• **EXERCISE BRIEF**
Return, word for word, every line that follows.
■ ■ ■ ■ ■ ■ ■
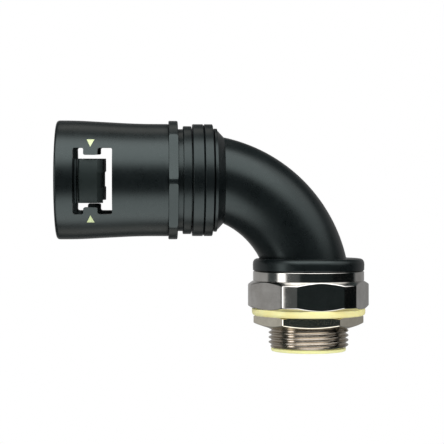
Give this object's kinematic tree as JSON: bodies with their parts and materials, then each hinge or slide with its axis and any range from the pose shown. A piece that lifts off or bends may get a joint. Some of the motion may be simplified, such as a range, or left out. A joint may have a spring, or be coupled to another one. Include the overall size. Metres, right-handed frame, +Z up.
{
  "type": "conduit connector",
  "caption": "Right-angle swivel connector: a black snap-in socket for corrugated conduit on a bent elbow that turns on a nickel-plated threaded adaptor with a locknut.",
  "frame": {"origin": "on the swivel and thread axis, at the underside of the hexagon that seats on the panel", "axes": "+Z up the swivel axis away from the thread, the conduit arm points along -X"},
  "size_m": [0.0975, 0.037, 0.0718],
  "materials": {
    "black_polyamide": "fine satin moulded surface",
    "nickel": "nickel plated, satin turned",
    "liner_yellow": "smooth pale yellow",
    "washer_yellow": "smooth pale yellow sealing ring",
    "marker_green": "pale yellow-green inlay",
    "seal_rubber": "matt",
    "spring_steel": "bright"
  },
  "bodies": {
    "adaptor": {"thread_adaptor": "nickel", "throat_liner": "liner_yellow"},
    "washer": {"sealing_washer": "washer_yellow"},
    "nut": {"locknut": "nickel"},
    "elbow": {"elbow_body": "black_polyamide", "swivel_seal": "seal_rubber", "swivel_clip": "spring_steel", "socket_body": "black_polyamide", "socket_seal": "seal_rubber", "conduit_seal": "seal_rubber", "seal_follower": "black_polyamide", "locking_cap": "black_polyamide", "cap_seal": "seal_rubber", "latch_ring": "black_polyamide", "front_upper_marker": "marker_green", "front_lower_marker": "marker_green", "rear_upper_marker": "marker_green", "rear_lower_marker": "marker_green"},
    "front_latch": {"front_tongue": "black_polyamide"},
    "rear_latch": {"rear_tongue": "black_polyamide"}
  },
  "joints": [
    {"name": "elbow_swivel", "type": "hinge", "parent": "adaptor", "child": "elbow", "pos_m": [0, 0, 0.0119], "axis": [0, 0, 1], "continuous": true},
    {"name": "front_tongue_flex", "type": "hinge", "parent": "elbow", "child": "front_latch", "pos_m": [-0.0711, -0.01558, 0.03924], "axis": [0, 0.0523, -0.9986], "range_deg": [0, 8], "stiffness_Nm_per_rad": 0.05},
    {"name": "rear_tongue_flex", "type": "hinge", "parent": "elbow", "child": "rear_latch", "pos_m": [-0.0711, 0.01558, 0.04087], "axis": [0, -0.0523, 0.9986], "range_deg": [0, 8], "stiffness_Nm_per_rad": 0.05},
    {"name": "washer_slide", "type": "slide", "parent": "adaptor", "child": "washer", "axis": [0, 0, -1], "range_m": [0, 0.0046]},
    {"name": "locknut_turn", "type": "hinge", "parent": "washer", "child": "nut", "pos_m": [0, 0, -0.0022], "axis": [0, 0, -1], "range_deg": [0, 1080]}
  ],
  "couplings": [
    {"joint": "washer_slide", "follows": "locknut_turn", "m_per_rad": 0.00023873}
  ]
}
■ ■ ■ ■ ■ ■ ■
• **ANSWER TO THE EXERCISE**
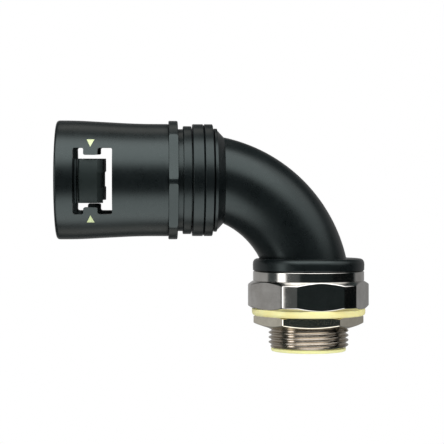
Give this object's kinematic tree as JSON: bodies with their parts and materials, then each hinge or slide with its axis and any range from the pose shown. A piece that lifts off or bends may get a joint. Some of the motion may be simplified, such as a range, or left out. A joint may have a spring, or be coupled to another one. Include the overall size. Metres, right-handed frame, +Z up.
{
  "type": "conduit connector",
  "caption": "Right-angle swivel connector: a black snap-in socket for corrugated conduit on a bent elbow that turns on a nickel-plated threaded adaptor with a locknut.",
  "frame": {"origin": "on the swivel and thread axis, at the underside of the hexagon that seats on the panel", "axes": "+Z up the swivel axis away from the thread, the conduit arm points along -X"},
  "size_m": [0.0975, 0.037, 0.0718],
  "materials": {
    "black_polyamide": "fine satin moulded surface",
    "nickel": "nickel plated, satin turned",
    "liner_yellow": "smooth pale yellow",
    "washer_yellow": "smooth pale yellow sealing ring",
    "marker_green": "pale yellow-green inlay",
    "seal_rubber": "matt",
    "spring_steel": "bright"
  },
  "bodies": {
    "adaptor": {"thread_adaptor": "nickel", "throat_liner": "liner_yellow"},
    "washer": {"sealing_washer": "washer_yellow"},
    "nut": {"locknut": "nickel"},
    "elbow": {"elbow_body": "black_polyamide", "swivel_seal": "seal_rubber", "swivel_clip": "spring_steel", "socket_body": "black_polyamide", "socket_seal": "seal_rubber", "conduit_seal": "seal_rubber", "seal_follower": "black_polyamide", "locking_cap": "black_polyamide", "cap_seal": "seal_rubber", "latch_ring": "black_polyamide", "front_upper_marker": "marker_green", "front_lower_marker": "marker_green", "rear_upper_marker": "marker_green", "rear_lower_marker": "marker_green"},
    "front_latch": {"front_tongue": "black_polyamide"},
    "rear_latch": {"rear_tongue": "black_polyamide"}
  },
  "joints": [
    {"name": "elbow_swivel", "type": "hinge", "parent": "adaptor", "child": "elbow", "pos_m": [0, 0, 0.0119], "axis": [0, 0, 1], "continuous": true},
    {"name": "front_tongue_flex", "type": "hinge", "parent": "elbow", "child": "front_latch", "pos_m": [-0.0711, -0.01558, 0.03924], "axis": [0, 0.0523, -0.9986], "range_deg": [0, 8], "stiffness_Nm_per_rad": 0.05},
    {"name": "rear_tongue_flex", "type": "hinge", "parent": "elbow", "child": "rear_latch", "pos_m": [-0.0711, 0.01558, 0.04087], "axis": [0, -0.0523, 0.9986], "range_deg": [0, 8], "stiffness_Nm_per_rad": 0.05},
    {"name": "washer_slide", "type": "slide", "parent": "adaptor", "child": "washer", "axis": [0, 0, -1], "range_m": [0, 0.0046]},
    {"name": "locknut_turn", "type": "hinge", "parent": "washer", "child": "nut", "pos_m": [0, 0, -0.0022], "axis": [0, 0, -1], "range_deg": [0, 1080]}
  ],
  "couplings": [
    {"joint": "washer_slide", "follows": "locknut_turn", "m_per_rad": 0.00023873}
  ]
}